规则功能检查

#!/usr/bin/perl

###############################################################################

# Program : ruleCheck.pl 根据规则组,检查规则组的通过率

# Scrpition: 执行本数据字段批量检查需要以下几个步骤

#  1.查询出所有的规则组,进行第一次循环

#  2.查询当前规则组下的所有规则(一般都是针对同一个字段),循环

# 每一个规则,从中提取规则sql

#   3.一组规则的每个规则都会在前一个规则的执行基础之上计算通过率,

#       有效检查记录总数,计算的粒度细分到机构,规则编号

# Writer  : zengst

# Version :

###############################################################################

use strict;#对语法做严格限制,如变量必须先用my声明

use DBI;

use Time::Local;

my $dbh;#与数据库的连接

my $USER;  #登录用户名

my $PASSWD; #登录口令

my $RUN_DATE;#质量检测日期

my $Topic_Area;#检查的专题

my $Sys_Id;#检查的系统id

my $Map_Id;#规则组id

my $table_Name;#检查的表名

my $Check_Column_Name;#检查的字段名称,一个规则组,检测一个字段

my $PK_Column_Name;#检查的表的主键字段

my $Org_Column_Name;#机构字段名称,注意不是值,因为检查的业务系统的机构字段可能不一致

my $Rule_Name;#规则说明,即检查的是什么

my $checkID;  #检查编号

my $SQLClause;#当前规则检查的sql

my $RuleTable='EASTDQM.Rule';#规则信息表

my $RuleGroupTable='EASTDQM.RuleGroup';#规则组信息表

my $Rule_Info;#规则信息

my $Rule_Group;#规则组信息

my $check_Result = 'EASTDQM.Check_Result';#轻度结果汇总表

my $check_detail='EASTDQM.Check_Result_Detail';#检查结果明细表   

my $RUNDATE=GetNowDate();#质量检查日期

my $modifydate;

my $CheckDimension;#规则维度

my $CheckSegmentation;#

my $Org_Id;#机构号

my $logFile;

my $check_detail_sample = 'EASTDQM.check_detail_sample';

my $ORG_CHK='ORG_CHK';#防止同一个NBJGH字段在select列出现多次时引发问题

my $job_params = $ARGV[0]; #传入参数

my $JOB = substr($job_params,8,length($job_params)-21);#获得表名。

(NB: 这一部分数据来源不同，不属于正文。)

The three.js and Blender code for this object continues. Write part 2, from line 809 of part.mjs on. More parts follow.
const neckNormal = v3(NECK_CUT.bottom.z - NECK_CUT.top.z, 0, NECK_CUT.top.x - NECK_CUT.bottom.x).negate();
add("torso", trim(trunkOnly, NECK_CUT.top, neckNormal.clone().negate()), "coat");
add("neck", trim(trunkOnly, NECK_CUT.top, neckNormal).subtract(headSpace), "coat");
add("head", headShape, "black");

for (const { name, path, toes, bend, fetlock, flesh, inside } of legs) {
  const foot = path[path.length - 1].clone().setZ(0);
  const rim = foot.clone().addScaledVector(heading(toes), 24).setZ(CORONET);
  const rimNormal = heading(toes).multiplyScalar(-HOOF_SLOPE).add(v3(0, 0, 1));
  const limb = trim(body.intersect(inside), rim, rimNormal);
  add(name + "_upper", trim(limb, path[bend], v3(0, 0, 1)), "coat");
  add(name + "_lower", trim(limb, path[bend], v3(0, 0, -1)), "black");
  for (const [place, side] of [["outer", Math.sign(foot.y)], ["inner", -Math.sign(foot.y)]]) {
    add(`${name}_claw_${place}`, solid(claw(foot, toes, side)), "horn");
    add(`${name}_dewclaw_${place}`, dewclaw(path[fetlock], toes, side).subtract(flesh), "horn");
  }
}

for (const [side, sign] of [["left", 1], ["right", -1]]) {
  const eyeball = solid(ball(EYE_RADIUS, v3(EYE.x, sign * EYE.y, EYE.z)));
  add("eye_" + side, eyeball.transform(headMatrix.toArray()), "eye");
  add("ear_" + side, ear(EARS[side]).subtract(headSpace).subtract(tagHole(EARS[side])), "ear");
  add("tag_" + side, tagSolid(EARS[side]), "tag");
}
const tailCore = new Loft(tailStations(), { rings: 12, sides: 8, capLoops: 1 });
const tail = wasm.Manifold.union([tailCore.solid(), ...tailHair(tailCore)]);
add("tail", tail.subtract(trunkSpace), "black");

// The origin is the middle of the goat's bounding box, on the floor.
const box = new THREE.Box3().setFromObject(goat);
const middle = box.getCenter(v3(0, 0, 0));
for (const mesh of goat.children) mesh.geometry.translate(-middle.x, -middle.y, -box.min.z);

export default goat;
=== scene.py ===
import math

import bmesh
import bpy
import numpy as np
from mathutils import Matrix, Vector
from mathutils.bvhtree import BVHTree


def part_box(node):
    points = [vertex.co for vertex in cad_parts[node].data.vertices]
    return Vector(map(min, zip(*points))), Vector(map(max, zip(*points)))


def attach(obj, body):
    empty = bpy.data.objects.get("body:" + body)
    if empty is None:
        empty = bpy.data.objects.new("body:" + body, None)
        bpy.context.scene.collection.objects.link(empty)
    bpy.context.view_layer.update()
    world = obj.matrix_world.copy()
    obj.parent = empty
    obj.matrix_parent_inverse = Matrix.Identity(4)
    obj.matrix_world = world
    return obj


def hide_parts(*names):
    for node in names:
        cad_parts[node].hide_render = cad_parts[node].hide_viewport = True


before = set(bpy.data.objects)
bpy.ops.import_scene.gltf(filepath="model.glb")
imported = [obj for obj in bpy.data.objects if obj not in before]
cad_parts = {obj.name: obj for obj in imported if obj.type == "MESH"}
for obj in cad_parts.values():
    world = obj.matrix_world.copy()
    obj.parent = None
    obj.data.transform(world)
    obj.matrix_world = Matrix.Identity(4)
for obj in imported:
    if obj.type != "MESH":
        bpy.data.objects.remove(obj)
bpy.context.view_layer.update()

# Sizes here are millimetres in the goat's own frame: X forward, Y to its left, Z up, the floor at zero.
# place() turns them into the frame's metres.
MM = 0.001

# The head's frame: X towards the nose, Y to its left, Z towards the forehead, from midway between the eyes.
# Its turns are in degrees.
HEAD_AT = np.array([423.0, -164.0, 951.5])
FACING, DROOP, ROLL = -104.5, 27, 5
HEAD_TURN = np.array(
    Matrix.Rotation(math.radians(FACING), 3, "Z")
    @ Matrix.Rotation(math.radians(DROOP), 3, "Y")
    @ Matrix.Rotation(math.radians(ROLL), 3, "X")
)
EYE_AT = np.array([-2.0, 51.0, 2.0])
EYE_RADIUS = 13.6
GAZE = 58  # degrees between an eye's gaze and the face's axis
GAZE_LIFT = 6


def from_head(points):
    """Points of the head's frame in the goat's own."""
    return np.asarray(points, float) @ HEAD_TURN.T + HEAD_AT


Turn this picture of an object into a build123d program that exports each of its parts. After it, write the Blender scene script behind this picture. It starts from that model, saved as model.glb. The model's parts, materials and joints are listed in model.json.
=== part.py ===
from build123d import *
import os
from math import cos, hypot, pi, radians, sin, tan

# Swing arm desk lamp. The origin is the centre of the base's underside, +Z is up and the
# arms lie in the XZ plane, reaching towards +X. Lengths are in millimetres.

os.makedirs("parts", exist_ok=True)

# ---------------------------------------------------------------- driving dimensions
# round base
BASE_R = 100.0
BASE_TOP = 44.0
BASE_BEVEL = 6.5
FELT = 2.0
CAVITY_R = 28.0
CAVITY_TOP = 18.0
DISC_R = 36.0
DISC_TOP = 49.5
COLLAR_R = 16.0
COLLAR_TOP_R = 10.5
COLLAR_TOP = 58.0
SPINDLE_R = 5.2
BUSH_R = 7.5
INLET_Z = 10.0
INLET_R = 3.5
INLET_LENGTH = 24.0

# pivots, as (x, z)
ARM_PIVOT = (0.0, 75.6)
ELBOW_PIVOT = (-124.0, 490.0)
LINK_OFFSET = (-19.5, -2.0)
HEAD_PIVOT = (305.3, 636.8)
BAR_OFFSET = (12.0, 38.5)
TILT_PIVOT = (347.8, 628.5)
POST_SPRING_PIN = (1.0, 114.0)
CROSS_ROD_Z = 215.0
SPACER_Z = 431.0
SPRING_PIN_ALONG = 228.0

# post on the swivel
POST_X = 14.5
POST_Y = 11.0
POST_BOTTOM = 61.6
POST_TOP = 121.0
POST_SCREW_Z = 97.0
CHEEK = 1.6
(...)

my $TX_DATE=substr($job_params,length($job_params)-12,8);#数据日期

my $parallelTable = substr($job_params,4,4);

my $parallelColumn = substr($job_params,4,4);

my $whereClause;

if ($job_params == '' ){

print (GetNowTime() . " please input the params that requird !\n");

return 1;

}

#日志文件目录

#一个大于号,表示覆盖原有文件的内容

#两个大于号表示在原有文件内容之后添加

my $lfnowtime =GetNowTimeNospechar();

open $logFile,">checkLog$lfnowtime.txt";

select $logFile;

$|=1;

#初始化数据库的连接信息

sub DBconnect{

$dbh = DBI->connect("dbi:ODBC:ahnxods", "odsuser", "ytods",{RaiseError => 1, AutoCommit => 0 })

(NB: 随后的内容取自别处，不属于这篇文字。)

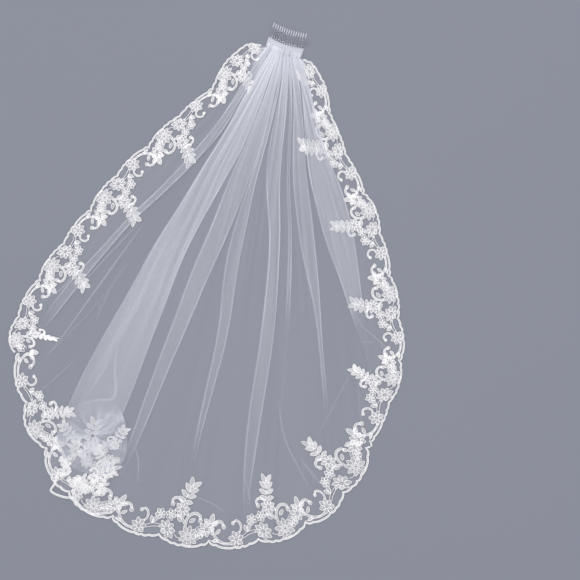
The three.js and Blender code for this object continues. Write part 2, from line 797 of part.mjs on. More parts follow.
function comb() {
  const spineRings = Array.from({ length: SPINE_STEPS + 1 }, (_, i) => {
    const centre = spineAt(-1 + (2 * i) / SPINE_STEPS);
    return Array.from({ length: SPINE_SIDES }, (__, j) => {
      const angle = (2 * Math.PI * (j + 0.5)) / SPINE_SIDES;
      return centre.clone()
        .addScaledVector(new THREE.Vector3(towardsComb.x, towardsComb.y, 0), COMB_SPINE_RADIUS * Math.cos(angle))
        .add(new THREE.Vector3(0, 0, COMB_SPINE_RADIUS * Math.sin(angle)));
    });
  });
  let solid = asManifold(outwardGeometry(loft(spineRings)));
  const along = new THREE.Vector3(headerAxis.x, headerAxis.y, 0);
  const out = new THREE.Vector3(towardsComb.x, towardsComb.y, 0);
  const rise = new THREE.Vector3(0, 0, Math.sin(TOOTH_TILT));
  const slant = out.multiplyScalar(Math.cos(TOOTH_TILT)).add(rise);
  const across = new THREE.Vector3().crossVectors(slant, along);
  for (let i = 0; i < TOOTH_COUNT; i += 1) {
    const share = (2 * (i + 0.5)) / TOOTH_COUNT - 1;
    const root = spineAt(share * 0.97);
    const rings = TOOTH_RINGS.map(({ reach, size }) => {
      const radius = lerp(TOOTH_ROOT_RADIUS, TOOTH_TIP_RADIUS, clamp(reach, 0, 1)) * size;
      const centre = root.clone().addScaledVector(slant, TOOTH_LENGTH * reach);
      return Array.from({ length: TOOTH_SIDES }, (_, j) => {
        const angle = (2 * Math.PI * j) / TOOTH_SIDES;
        return centre.clone()
          .addScaledVector(along, radius * Math.cos(angle))
          .addScaledVector(across, radius * Math.sin(angle));
      });
    });
    solid = solid.add(asManifold(outwardGeometry(loft(rings))));
  }
  return fromManifold(solid);
}

addPiece('comb', comb(), clearPlastic);
addPiece('header_binding', headerBinding(), bindingCloth);
addPiece('tulle_panel', tullePanel(), tulleCloth);
for (const side of SIDE_FOLDS) addPiece(side.node, sideFold(side), tulleCloth);
addPiece('corner_fold', cornerFold(), tulleCloth);
for (const run of LACE_RUNS) addPiece(run.name, laceStretch(run), laceThread);

export default veil;
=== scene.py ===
"""A one-tier bridal veil, laid out flat and dressed for a studio picture.

One sheet of nylon tulle is gathered into a folded binding on a clear hair comb. Its pleats are real
layers of the sheet, its small creases are pinched ridges, and its edge carries corded flower lace.
Plans and tables are in millimetres on the floor plane; each mesh is made in metres.
"""

import logging
import math
from dataclasses import dataclass, field
from enum import Enum
from typing import Any, NamedTuple, Sequence

import bpy
import numpy as np
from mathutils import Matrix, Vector


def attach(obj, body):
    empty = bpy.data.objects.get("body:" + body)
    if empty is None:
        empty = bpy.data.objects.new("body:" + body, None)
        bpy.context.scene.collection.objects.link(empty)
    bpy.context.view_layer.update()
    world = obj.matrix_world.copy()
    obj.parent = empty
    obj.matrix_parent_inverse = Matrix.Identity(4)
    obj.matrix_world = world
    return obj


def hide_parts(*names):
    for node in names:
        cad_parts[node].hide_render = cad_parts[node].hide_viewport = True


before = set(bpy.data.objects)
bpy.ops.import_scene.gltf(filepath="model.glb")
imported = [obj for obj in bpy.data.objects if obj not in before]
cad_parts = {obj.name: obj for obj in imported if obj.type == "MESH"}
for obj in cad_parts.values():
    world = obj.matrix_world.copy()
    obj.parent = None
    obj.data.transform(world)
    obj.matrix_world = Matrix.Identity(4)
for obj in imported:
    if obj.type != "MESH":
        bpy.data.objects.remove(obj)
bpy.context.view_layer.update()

MM = 0.001
log = logging.getLogger("veil")


class Spot(NamedTuple):
    """A place on the floor plane, in millimetres from the middle of the picture's frame."""

    x: float
    y: float


class Slot(str, Enum):
    """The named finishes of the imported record."""

    COMB = "comb_plastic"
    BINDING = "binding"
    TULLE = "tulle"
    LACE = "lace"


# The tables are measured from the middle of the picture's frame; this puts the origin in the middle
# of the veil's outline box.
ORIGIN = np.array([-4.7, -4.7])

# Guide line of the cloth's edge without its scallops: from the left end of the binding down the
# left side, round the hem and up the right side.
EDGE_SPOTS = [
    Spot(113, 477), Spot(77, 478), Spot(41, 449), Spot(4, 392), Spot(-55, 344), Spot(-116, 286),
    Spot(-179, 228), Spot(-236, 157), Spot(-289, 90), Spot(-344, 11), Spot(-381, -55), Spot(-396, -105),
    Spot(-387, -151), Spot(-382, -197), Spot(-371, -241), Spot(-360, -283), Spot(-337, -323),
    Spot(-321, -363), Spot(-300, -403), Spot(-268, -433), Spot(-224, -458), Spot(-148, -493),
    Spot(-48, -517), Spot(52, -523), Spot(154, -502), Spot(246, -452), Spot(305, -372), Spot(337, -295),
    Spot(375, -207), Spot(388, -131), Spot(379, -49), Spot(359, 45), Spot(331, 147), Spot(289, 233),
    Spot(248, 325), Spot(228, 403), Spot(207, 438), Spot(184, 453),
]
LEFT_CORNER = 11
RIGHT_CORNER = 29


class LaceRun(NamedTuple):
    """A stretch of lace along the edge, by distance in millimetres, and how it repeats."""

    name: str
    start: float
    end: float
    scroll: float
    repeat: float
    scallop: float


LACE_RUNS = [
    LaceRun("lace_left", 8, 832, 171, 173, 0.55),
    LaceRun("lace_hem", 832, 1858, 858, 204, 1.0),
    LaceRun("lace_right", 1858, 2688, 1889, 174, 0.55),
]


class Reach(NamedTuple):
    """How deep the flower sprays reach in from the edge at a distance along it."""

    along: float
    depth: float


LACE_REACH = [
    Reach(0, 34), Reach(60, 56), Reach(110, 58), Reach(170, 80), Reach(320, 98), Reach(1150, 98),
    Reach(1285, 134), Reach(1820, 134), Reach(2025, 100), Reach(2425, 96), Reach(2545, 76),
    Reach(2635, 38), Reach(2697, 14),
]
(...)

|| die "Couldn't connect to database: ".DBI->errstr;

print $logFile (GetNowTime()." get connection success! \n ");

return $dbh;

}

##得到创建临时表的DDL,临时表是session级别的

#sub createtemptableDDL{

#my $createDDL = "create table ${check_detail_temp} as (select * from ${check_detail}) definition only ";

#return $createDDL;

#}

#得到规则组信息。因为每一个规则组里面的规则需要进行单独的

#权重评分,一次性搜索全部的规则时处理逻辑会相当复杂

sub getRuleGroupInfo{

#得到所有正在运行的规则组

my $groupInfoSQL = "select Map_Id,Topic_Area from ${RuleGroupTable} where Status= 1 and Table_Name=${parallelTable} and Check_Column_Name=${parallelColumn} order by Map_Id";

#my $groupInfoSQL = "select Map_Id,Topic_Area from ${RuleGroupTable} where Status= 1 and map_id  in (select map_id from EASTDQM.RULE_UPDATE_ADV)";

#my $groupInfoSQL = "select Map_Id,Topic_Area from ${RuleGroupTable} where Status= 1 and map_id  in ( select map_id from eastdqm.rule where check_id in ('4012','4013','4014','4025','4026','4027','9007','9013','9015','9023','3072',,'3106'))  order by Map_Id";

my $sth = $dbh->prepare($groupInfoSQL) or return -1;

my $ret = $sth->execute() or return -1;  

${Rule_Group} = $sth->fetchall_arrayref();

$sth->finish();

return ${Rule_Group};

}

#得到数据库配置表的信息

sub getRuleInfo{

my ($groupId)=@_;#参数传入规则组Map_id

my $ruleConfigSql = 

"select check_id,Topic_Area,r.sys_id,r.table_Name,r.Check_Column_Name,".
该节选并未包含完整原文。